#### Data

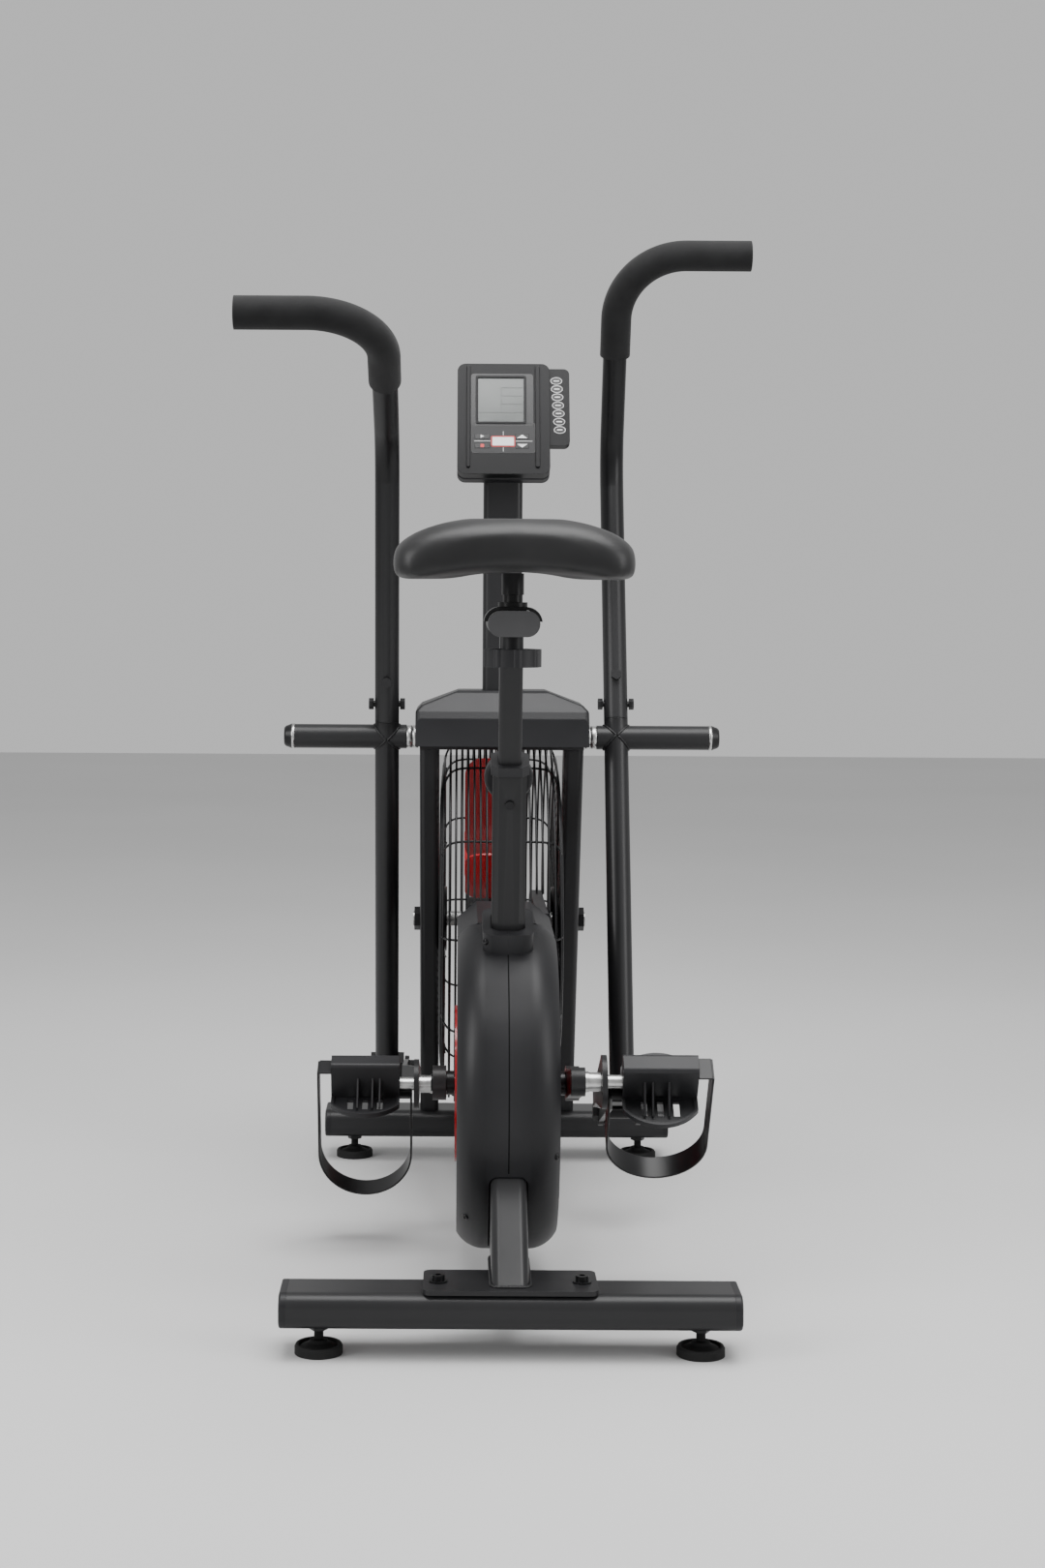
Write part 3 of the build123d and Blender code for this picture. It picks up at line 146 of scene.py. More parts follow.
MARK = surface("printed_white", (0.60, 0.60, 0.60), (0.72, 0.72, 0.72), 0.5, grain=900, bump=0.05, bump_mm=0.02, blotch=60)
PRINT_RED = surface("printed_red", (0.45, 0.02, 0.02), (0.55, 0.03, 0.03), 0.45, grain=900, bump=0.05, bump_mm=0.02, blotch=60)
LCD_LINE = surface("lcd_line", (0.035, 0.040, 0.038), (0.045, 0.050, 0.048), 0.35, grain=300, bump=0.02, bump_mm=0.02)
KEY_GREY = surface("key_panel_grey", (0.020, 0.020, 0.021), (0.028, 0.028, 0.029), 0.45, grain=900, bump=0.1, bump_mm=0.05, spec=0.3)
PANEL = surface("key_membrane", (0.004, 0.004, 0.0045), (0.0070, 0.0070, 0.0080), 0.26, grain=900, bump=0.08, bump_mm=0.05)
WELD = surface("weld_bead", (0.005, 0.005, 0.0055), (0.0105, 0.0105, 0.0115), 0.40, grain=700, bump=0.5, bump_mm=0.4, spec=0.34)

CAP_GREY = surface("rail_cap_grey", (0.040, 0.040, 0.042), (0.056, 0.056, 0.058), 0.48, grain=1100, bump=0.3, bump_mm=0.12, edge=0.8)
SEAM = surface("seam_shadow", (0.0015, 0.0015, 0.0016), (0.0025, 0.0025, 0.0026), 0.7, grain=500, bump=0.05, bump_mm=0.02, spec=0.1)

for name, o in NODES.items():
    m = CAP_GREY if name == "rail_caps" else MAT[NODE_SLOT[name]]
    o.data.materials.clear()
    o.data.materials.append(m)


# ------------------------------------------------------------------ mesh tools
def obj_from(bm, name, mat, body, smooth=True):
    me = bpy.data.meshes.new(name)
    bmesh.ops.recalc_face_normals(bm, faces=bm.faces)
    bm.to_mesh(me)
    bm.free()
    if smooth:
        for p in me.polygons:
            p.use_smooth = True
    o = bpy.data.objects.new(name, me)
    bpy.context.scene.collection.objects.link(o)
    me.materials.append(mat)
    if body:
        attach(o, body)
    return o


def frame_axes(d):
    d = d.normalized()
    u = d.orthogonal().normalized()
    if abs(d.x) > 0.99:
        u = Vector((0, 1, 0))
    v = d.cross(u)
    return u, v, d


def lathe(bm, origin, axis, profile, seg=48):
    """Turned solid: profile is (distance along the axis, radius) from end to end."""
    u, v, d = frame_axes(Vector(axis))
    rings = []
    for t, r in profile:
        if r <= 1e-6:
            rings.append([bm.verts.new(origin + d * t)])
        else:
            rings.append([bm.verts.new(origin + d * t + (u * math.cos(a) + v * math.sin(a)) * r) for a in (2 * math.pi * k / seg for k in range(seg))])
    for a, b in zip(rings, rings[1:]):
        if len(a) == 1 and len(b) == 1:
            continue
        for k in range(seg):
            k2 = (k + 1) % seg
            if len(a) == 1:
                bm.faces.new((a[0], b[k], b[k2]))
            elif len(b) == 1:
                bm.faces.new((a[k], b[0], a[k2]))
            else:
                bm.faces.new((a[k], b[k], b[k2], a[k2]))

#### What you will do
Your task is to quote the lines above, beginning with the first and ending with the one that holds "bump=0.5, bump_mm=0.4, spec=0.34)".

#### Full answer
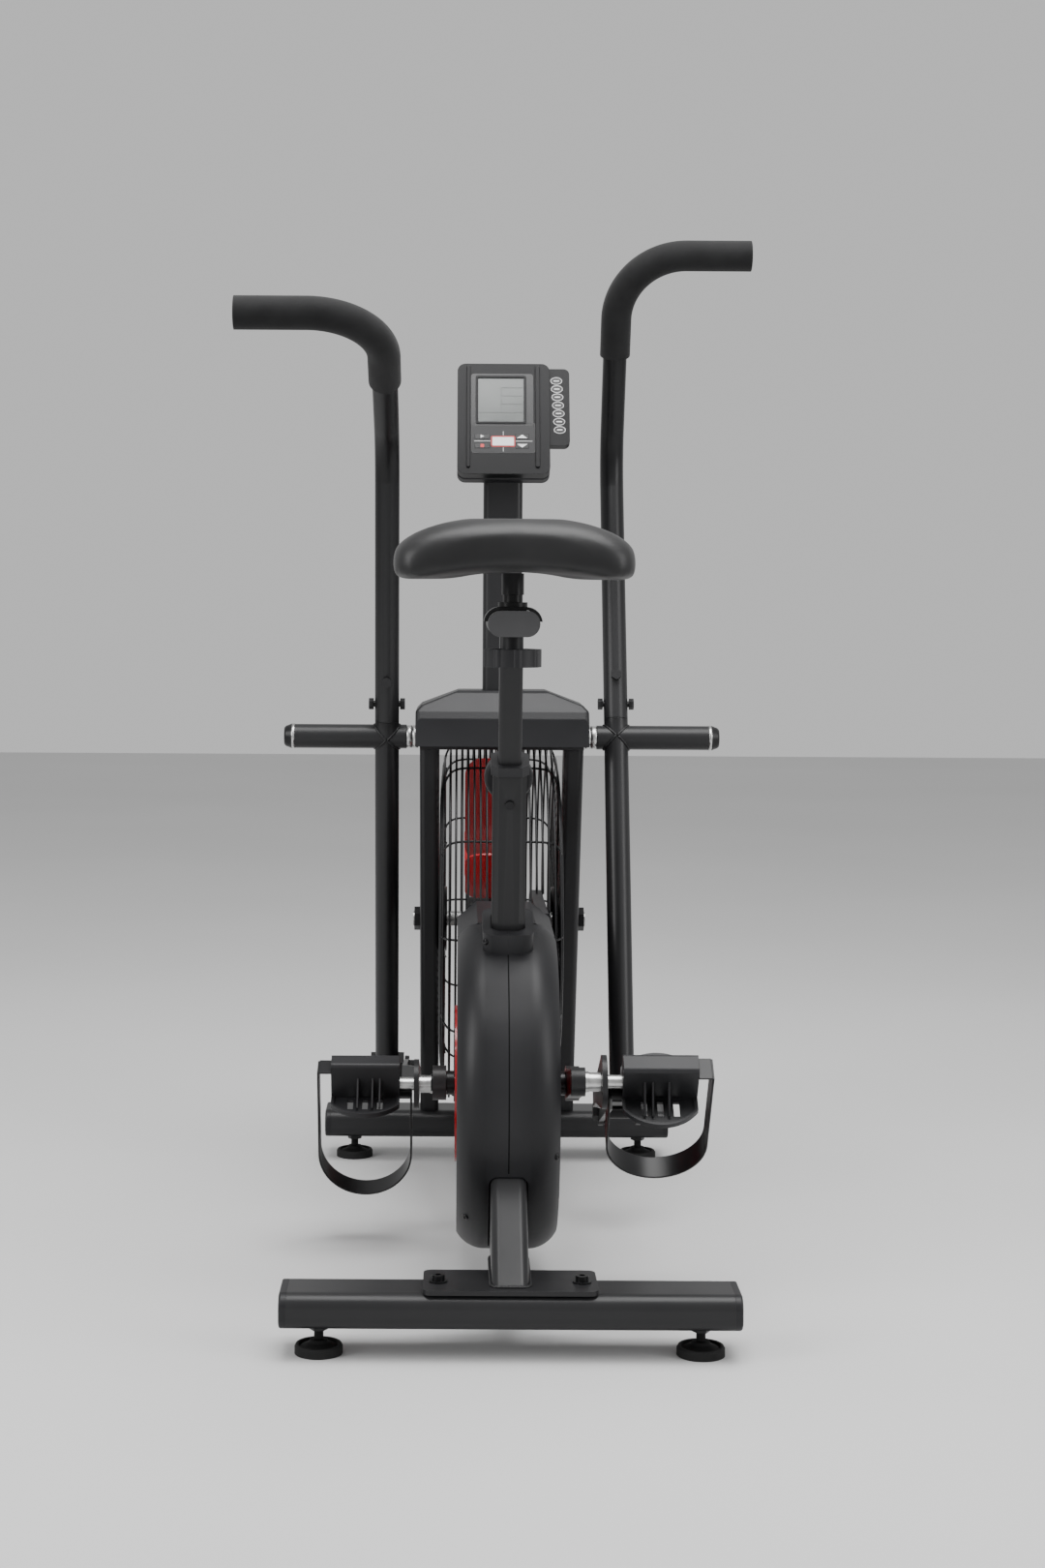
Write part 3 of the build123d and Blender code for this picture. It picks up at line 146 of scene.py. More parts follow.
MARK = surface("printed_white", (0.60, 0.60, 0.60), (0.72, 0.72, 0.72), 0.5, grain=900, bump=0.05, bump_mm=0.02, blotch=60)
PRINT_RED = surface("printed_red", (0.45, 0.02, 0.02), (0.55, 0.03, 0.03), 0.45, grain=900, bump=0.05, bump_mm=0.02, blotch=60)
LCD_LINE = surface("lcd_line", (0.035, 0.040, 0.038), (0.045, 0.050, 0.048), 0.35, grain=300, bump=0.02, bump_mm=0.02)
KEY_GREY = surface("key_panel_grey", (0.020, 0.020, 0.021), (0.028, 0.028, 0.029), 0.45, grain=900, bump=0.1, bump_mm=0.05, spec=0.3)
PANEL = surface("key_membrane", (0.004, 0.004, 0.0045), (0.0070, 0.0070, 0.0080), 0.26, grain=900, bump=0.08, bump_mm=0.05)
WELD = surface("weld_bead", (0.005, 0.005, 0.0055), (0.0105, 0.0105, 0.0115), 0.40, grain=700, bump=0.5, bump_mm=0.4, spec=0.34)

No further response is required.